Estimating Causal Effects with Double Machine Learning -- A Method Evaluation
Jonathan Fuhr, Philipp Berens, Dominik Papies
TL;DR
The paper evaluates double/debiased machine learning (DML) for causal effect estimation from observational data, highlighting how cross-fitting and orthogonalization enable flexible ML models to adjust for nonlinear confounding under identification assumptions. It conducts extensive simulations across functional forms, confounder counts, sample sizes, and noisy variables, showing that flexible ML methods (notably XGBoost, GAMs, random forests, and neural networks) often outperform linear approaches and that predictive accuracy in the first stage signals reliability of causal estimates. In a real-world hedonic housing-price application, DML demonstrates stability when varying repeats and suggests that more flexible specifications can yield stronger estimated effects than traditional specifications, though results depend on the assumed causal structure and identification validity. The study offers actionable guidance on when and how to apply DML, emphasizing algorithm choice, cross-fitting, repeat runs, and covariate categorization, while acknowledging limitations and areas for future research, including panel data extensions and IV settings.
Abstract
The estimation of causal effects with observational data continues to be a very active research area. In recent years, researchers have developed new frameworks which use machine learning to relax classical assumptions necessary for the estimation of causal effects. In this paper, we review one of the most prominent methods - "double/debiased machine learning" (DML) - and empirically evaluate it by comparing its performance on simulated data relative to more traditional statistical methods, before applying it to real-world data.
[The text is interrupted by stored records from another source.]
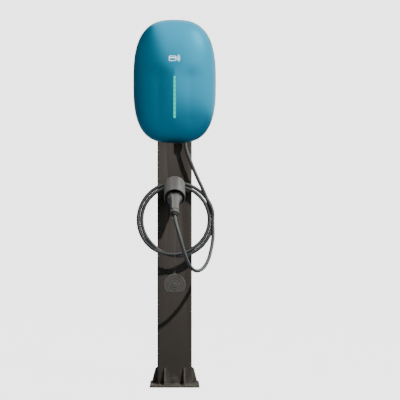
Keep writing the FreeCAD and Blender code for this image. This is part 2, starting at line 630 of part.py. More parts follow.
# Plug body sections: travel from the mouth, half width, half height, squareness.
SHELL_SECTIONS = [
    (2.2, 24.5, 22.5, 2.4), (7, 25.5, 23.5, 2.4), (11, 24.5, 22.0, 2.4), (15, 21.0, 19.5, 2.4),
    (20, 17.5, 17.5, 2.4), (27, 15.2, 16.0, 2.4), (40, 14.2, 14.8, 2.3), (53, 14.0, 14.2, 2.2),
    (HEAD_LENGTH + HANDLE_LENGTH - COLLAR_LENGTH - FIT, 14.4, 14.4, 2.0),
]

# Shell screws: travel from the mouth, height off the axis, and how far right the head's seat is.
SHELL_SCREWS = [(8, -12, NOSE_RADIUS - 7.1), (34, 0, 13.2), (52, 0, 12.2)]


def plug_body(inset, start_shift, end_shift):
    wires = []
    last = len(SHELL_SECTIONS) - 1
    for index, (travel, half_width, half_height, power) in enumerate(SHELL_SECTIONS):
        travel += start_shift if index == 0 else end_shift if index == last else 0
        pairs = superellipse(half_width - inset, half_height - inset, power, power, 24)
        wire = closed_curve([v(x, y, 0) for x, y in pairs])
        wires.append(tilted(wire, *plug_frame(travel)))
    return Part.makeLoft(wires, True, False)


def build_plug():
    nose = d_prism(NOSE_RADIUS, NOSE_FLAT, -NOSE_LENGTH, 2)
    nose = nose.cut(d_prism(NOSE_RADIUS - NOSE_WALL, NOSE_FLAT - NOSE_WALL, -NOSE_LENGTH - 1, -6))
    carrier = d_prism(NOSE_RADIUS - NOSE_WALL - 3, NOSE_FLAT - NOSE_WALL - 3, 4 - NOSE_LENGTH, -5)
    nose = nose.fuse(carrier)
    contacts = []
    ring = [(0, 0, 3.0), (-13, 0, 3.0), (13, 0, 3.0), (-7.5, -11.5, 3.0), (7.5, -11.5, 3.0),
            (-7.5, 9.0, 2.0), (7.5, 9.0, 2.0)]
    for x, y, radius in ring:
        nose = nose.cut(rod(radius + 1, v(x, y, 3 - NOSE_LENGTH), v(x, y, -12)))
        sleeve = rod(radius, v(x, y, 5 - NOSE_LENGTH), v(x, y, -12))
        contacts.append(sleeve.cut(rod(radius - 1, v(x, y, 4 - NOSE_LENGTH), v(x, y, -30))))
    mouth = (HOLSTER_TILT, CUP_AHEAD, CUP_Z)
    nose = tilted(nose.removeSplitter(), *mouth)
    contacts = [tilted(piece, *mouth) for piece in contacts]

    head = d_prism(NOSE_RADIUS, NOSE_FLAT, 2.2, 11)
    front_edges = [e for e in head.Edges if e.BoundBox.ZMin > 10.9]
    head = head.makeFillet(3.5, front_edges)
    body = plug_body(0, 0, 0).fuse(tilted(head, *mouth)).cut(plug_body(2.6, -6, 6)).removeSplitter()
    half = box(0.05, 60, ahead(60), ahead(260), 500, 720)
    shells = [body.common(half), body.common(half.mirror(v(0, 0, 0), v(1, 0, 0)))]
    screws = []
    for travel, drop, depth in SHELL_SCREWS:
        lean, distance, height = plug_frame(travel)
        seat = tilted(Part.Vertex(v(depth, drop, 0)), lean, distance, height).Point
        pocket = rod(3.3, seat, seat + v(20, 0, 0))
        boss = rod(4.4, v(0.05, seat.y, seat.z), seat).common(plug_body(0.5, 0, 0))
        shells[0] = shells[0].fuse(boss).cut(pocket)
        shells[0] = shells[0].cut(rod(1.5 + FIT, seat - v(30, 0, 0), seat))
        screws.append(screw(seat, v(-1, 0, 0), 3, seat.x - 1, 2.9))
    end = HEAD_LENGTH + HANDLE_LENGTH
    lean, distance, height = plug_frame(end)
    collar = rod(COLLAR_RADIUS, v(0, 0, -COLLAR_LENGTH), v(0, 0, 0))
    collar = collar.makeFillet(2, [e for e in collar.Edges if isinstance(e.Curve, Part.Circle)])
    collar = collar.cut(rod(BOOT_RADIUS + FIT, v(0, 0, -COLLAR_LENGTH - 1), v(0, 0, 1)))
    boot = Part.makeCone(BOOT_RADIUS, BOOT_RADIUS - 2, BOOT_LENGTH, v(0, 0, 0), v(0, 0, 1))
    boot = boot.fuse(rod(BOOT_RADIUS, v(0, 0, -COLLAR_LENGTH), v(0, 0, 0)))
    boot = boot.cut(rod(CABLE / 2, v(0, 0, -COLLAR_LENGTH - 1), v(0, 0, BOOT_LENGTH + 1)))
    place = (HANDLE_TILT, distance, height)
    return (nose, contacts, shells, screws, tilted(collar, *place),
            tilted(boot.removeSplitter(), *place))


# ---- tether and dust cap ----
def collar_place(along, out):
    """A place near the collar: along its axis from its end, and out from it on its underside."""
    end = plug_frame(HEAD_LENGTH + HANDLE_LENGTH)
    turn = math.radians(HANDLE_TILT)
    distance = end[1] + along * math.cos(turn) - out * math.sin(turn)
    height = end[2] - along * math.sin(turn) - out * math.cos(turn)
    return v(0, ahead(distance), height)


BAND_BACK = 9.5
BAND_FRONT = 4.0
BAND_OUTER = COLLAR_RADIUS + BAND_THICK
PIVOT = collar_place(-(BAND_BACK + BAND_FRONT) / 2, BAND_OUTER + EYE_RADIUS - 0.5)
LINK_CENTRE = PIVOT - v(0, 0, LINK_RADIUS)
EYE_CENTRE = LINK_CENTRE - v(0, 0, LINK_RADIUS)


def build_tether():
    end = plug_frame(HEAD_LENGTH + HANDLE_LENGTH)
    place = (HANDLE_TILT, end[1], end[2])
    band = rod(BAND_OUTER, v(0, 0, -BAND_BACK), v(0, 0, -BAND_FRONT))
    band = band.cut(rod(COLLAR_RADIUS, v(0, 0, -BAND_BACK - 1), v(0, 0, 0)))
    band = tilted(band, *place)
    lug = rod(EYE_RADIUS, PIVOT - v(1.5, 0, 0), PIVOT + v(1.5, 0, 0))
    inner = tilted(rod(COLLAR_RADIUS, v(0, 0, -BAND_BACK - 6), v(0, 0, 2)), *place)
    band = band.fuse(lug.cut(inner))
    band = band.cut(rod(EYE_HOLE, PIVOT - v(3, 0, 0), PIVOT + v(3, 0, 0))).removeSplitter()
    link = Part.makeTorus(LINK_RADIUS, LINK_WIRE, LINK_CENTRE, v(0, 1, 0))
    return band, link


def build_dust_cap():
    """A rubber cap with a skirt, hanging by a tab on its rim, its face forwards."""
    centre_z = CAP_TOP - CAP_RADIUS
    bottom = CAP_TOP - CAP_HEIGHT

    def disc(radius, start, end, low):
        puck = rod(radius, v(0, -start, centre_z), v(0, -end, centre_z))
        puck = puck.cut(box(-radius - 1, radius + 1, 1 - start, -end - 1, low - 60, low))
        return soften(puck, CAP_CORNER, v(0, 1, 0))

    cap = disc(CAP_RADIUS, 0, CAP_DEPTH, bottom)
    face_edges = [e for e in cap.Edges if e.BoundBox.YMax < 0.1 - CAP_DEPTH]
    cap = cap.makeFillet(2.0, face_edges)
    cap = cap.cut(disc(CAP_RADIUS - CAP_WALL, -1, CAP_DEPTH - 3, bottom + CAP_WALL))
    for radius in (12.0, 20.0, 28.0):
        groove = rod(radius, v(0, 0.8 - CAP_DEPTH, centre_z), v(0, -CAP_DEPTH - 1, centre_z))
        core = rod(radius - 1.2, v(0, 1 - CAP_DEPTH, centre_z), v(0, -CAP_DEPTH - 2, centre_z))
        ring = groove.cut(core)
        ring = ring.cut(box(-60, 60, 2 - CAP_DEPTH, -CAP_DEPTH - 2, bottom - 60, bottom + 4))
        cap = cap.cut(ring)
    cap = cap.Solids[0]
    hang = -cap.CenterOfMass.y
    tab = box(-4, 4, 2.5 - hang, -2.5 - hang, CAP_TOP - 2, CAP_TOP + 8)
    tab = soften(tab, 2, v(0, 0, 1)).cut(disc(CAP_RADIUS - CAP_WALL / 2, -1, CAP_DEPTH + 1, bottom))
    cap = cap.fuse(tab).removeSplitter()
    cap.translate(v(0, PIVOT.y + hang, 0))
    eye = rod(EYE_RADIUS, EYE_CENTRE - v(1.2, 0, 0), EYE_CENTRE + v(1.2, 0, 0))
    eye = eye.cut(rod(EYE_HOLE, EYE_CENTRE - v(3, 0, 0), EYE_CENTRE + v(3, 0, 0)))
    ferrule_top = EYE_CENTRE.z - EYE_RADIUS + 0.4
    ferrule = rod(2.2, v(0, PIVOT.y, ferrule_top), v(0, PIVOT.y, ferrule_top - 9))
    eye = eye.fuse(ferrule).removeSplitter()
    cord = rod(LANYARD / 2, v(0, PIVOT.y, ferrule_top - 9), v(0, PIVOT.y, CAP_TOP + 8))
    return cap, eye, cord


# ---- charging cable ----
def cable_tube(name, route, diameter):
    """Straight runs joined by tangent arcs, each as large as its two runs allow."""
    points = [v(x, ahead(distance), z) for x, distance, z in route]
    edges = []
    radii = []
    start = points[0]
    for before, corner, after in zip(points, points[1:], points[2:]):
        run_in, run_out = corner - before, after - corner
        back = 0.45 * min(run_in.Length, run_out.Length)
        turn = run_in.getAngle(run_out)
        radius = back / math.tan(turn / 2)
        radii.append(round(radius))
        arc_start = corner - run_in.normalize() * back
        arc_end = corner + run_out.normalize() * back
        inward = ((arc_start + arc_end) * 0.5 - corner).normalize()
        middle = corner + inward * (radius / math.cos(turn / 2) - radius)
        edges.append(Part.LineSegment(start, arc_start).toShape())
        edges.append(Part.Arc(arc_start, middle, arc_end).toShape())
        start = arc_end
    edges.append(Part.LineSegment(start, points[-1]).toShape())
    path = Part.Wire(edges)
    circle = Part.Circle(points[0], points[1] - points[0], diameter / 2)
    tube = path.makePipeShell([Part.Wire(circle.toShape())], True, False)
    section = math.pi * diameter ** 2 / 4
    print(name, "length", round(path.Length), "radii", radii,
          "volume ratio", round(tube.Volume / (section * path.Length), 4), tube.isValid())
    return tube


def build_coil():
    """The outer shape of two turns that lie side by side, leaning out at the bottom."""
    inner, outer = COIL_MIDDLE_RADIUS - CABLE / 2, COIL_MIDDLE_RADIUS + CABLE / 2
    radius = CABLE / 2
    low, high = v(inner, -radius, 0), v(inner, radius, 0)
    far_low, far_high = v(outer, -radius, 0), v(outer, radius, 0)
    edges = [
        Part.LineSegment(low, far_low).toShape(),
        Part.Arc(far_low, v(outer + radius, 0, 0), far_high).toShape(),
        Part.LineSegment(far_high, high).toShape(),
        Part.Arc(high, v(inner - radius, 0, 0), low).toShape(),
    ]
    ring = Part.Face(Part.Wire(edges)).revolve(v(0, 0, 0), v(0, 1, 0), 360)
    ring.rotate(v(0, 0, 0), v(1, 0, 0), -COIL_TILT)
    ring.translate(v(COIL_X, ahead(COIL_AHEAD), COIL_Z))
    return ring


def main():
    os.makedirs("parts", exist_ok=True)
    save("base_plate", build_base_plate())
    save("column", build_column())
    front, rear, side = build_ribs()
    save("front_ribs", *front)
    save("rear_ribs", *rear)
    save("side_ribs", *side)
    save("column_top_cap", build_top_cap())
    hatch, hatch_screws = build_hatch()
    save("service_cover", hatch)
    save("service_cover_screws", *hatch_screws)
    save("earth_stud", build_earth_stud())

    bracket, bracket_screws, housing_screws = build_bracket()
    save("wall_bracket", bracket)
    save("bracket_screws", *bracket_screws)
    save("rear_housing", build_rear_housing())
    save("housing_screws", *housing_screws)
    save("housing_gasket", build_gasket())
    cover, cover_screws, lens, marks = build_cover()
    save("front_cover", cover)
    save("cover_screws", *cover_screws)
    save("light_bar", lens)
    save("card_mark", *marks)
    board, board_screws, relays, sensor = build_boards()
    save("main_board", board)
    save("board_screws", *board_screws)
    save("power_relays", *relays)
    save("residual_current_sensor", sensor)
    block, terminal_screws = build_terminals()
    save("supply_terminal_block", block)
    save("terminal_screws", *terminal_screws)
    carrier, lamp_board, antenna = build_front_carrier()
    save("front_carrier", carrier)
    save("light_bar_board", lamp_board)
    save("card_antenna_board", antenna)
    save("supply_grommet", build_grommet())
    gland, gland_nut = build_gland()
    save("cable_gland", gland)
    save("gland_nut", gland_nut)

    mount, cup, insert, cup_screws, wall_screws = build_holster()
    save("holster_mount", mount)
    save("holster_cup", cup)
    save("holster_insert", insert)
    save("holster_cup_screws", *cup_screws)
    save("holster_screws", *wall_screws)

    nose, contacts, shells, plug_screws, collar, boot = build_plug()
    save("plug_nose", nose)
    save("plug_contacts", *contacts)
    save("plug_shell_right", shells[0])
    save("plug_shell_left", shells[1])
    save("plug_screws", *plug_screws)
    save("plug_collar", collar)
    save("plug_boot", boot)
    band, link = build_tether()
    save("tether_band", band)
    save("tether_link", link)
    cap, eye, cord = build_dust_cap()
    save("dust_cap", cap)
    save("lanyard_eye", eye)
    save("cap_lanyard", cord)

    save("cable_lead_in", cable_tube("cable_lead_in", LEAD_IN_ROUTE, CABLE))
    save("cable_coil", build_coil())
    save("cable_tail", cable_tube("cable_tail", TAIL_ROUTE, CABLE))
    print("plug end", plug_frame(HEAD_LENGTH + HANDLE_LENGTH), "pivot", PIVOT, "eye", EYE_CENTRE)


main()
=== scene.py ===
"""A pedestal charging post for electric vehicles, finished around its CAD frame."""
import json
import math

import bmesh
import bpy
from mathutils import Matrix, Vector

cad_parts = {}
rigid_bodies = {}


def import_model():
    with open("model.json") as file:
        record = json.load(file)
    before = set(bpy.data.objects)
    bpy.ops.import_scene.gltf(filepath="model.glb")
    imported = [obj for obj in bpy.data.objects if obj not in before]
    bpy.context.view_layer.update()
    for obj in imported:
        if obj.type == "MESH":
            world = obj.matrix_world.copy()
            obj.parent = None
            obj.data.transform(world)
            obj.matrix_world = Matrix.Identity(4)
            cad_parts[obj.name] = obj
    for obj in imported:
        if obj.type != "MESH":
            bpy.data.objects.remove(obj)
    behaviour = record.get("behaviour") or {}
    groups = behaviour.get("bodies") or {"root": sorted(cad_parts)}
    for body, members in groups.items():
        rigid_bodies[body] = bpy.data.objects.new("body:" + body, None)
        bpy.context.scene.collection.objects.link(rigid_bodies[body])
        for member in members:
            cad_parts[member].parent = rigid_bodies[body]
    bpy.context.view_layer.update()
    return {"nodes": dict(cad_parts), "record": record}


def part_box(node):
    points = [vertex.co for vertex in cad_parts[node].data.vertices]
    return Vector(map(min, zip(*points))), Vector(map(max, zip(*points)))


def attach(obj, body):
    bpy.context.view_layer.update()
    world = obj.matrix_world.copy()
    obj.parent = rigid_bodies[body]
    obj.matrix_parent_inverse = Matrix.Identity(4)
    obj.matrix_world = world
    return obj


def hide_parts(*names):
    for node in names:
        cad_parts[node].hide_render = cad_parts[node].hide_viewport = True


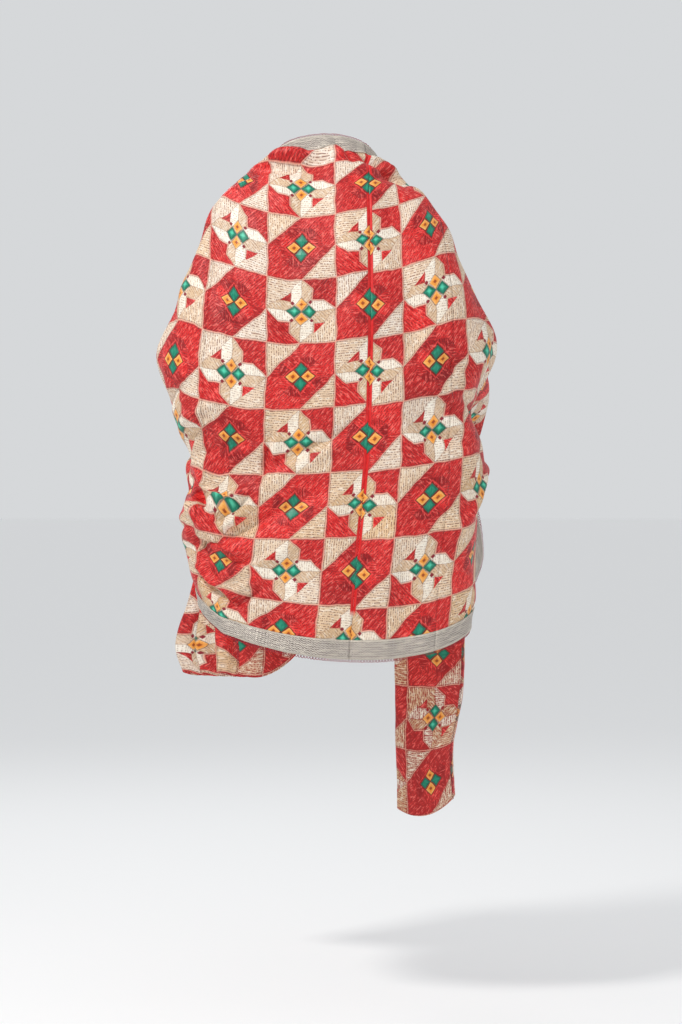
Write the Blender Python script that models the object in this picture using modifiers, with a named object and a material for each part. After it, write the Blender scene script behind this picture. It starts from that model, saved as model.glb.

Our findings indicate that the application of a suitably flexible machine learning algorithm within DML improves the adjustment for various nonlinear confounding relationships. This advantage enables a departure from traditional functional form assumptions typically necessary in causal effect estimation. However, we demonstrate that the method continues to critically depend on standard assumptions about causal structure and identification. When estimating the effects of air pollution on housing prices in our application, we find that DML estimates are consistently larger than estimates of less flexible methods. From our overall results, we provide actionable recommendations for specific choices researchers must make when applying DML in practice.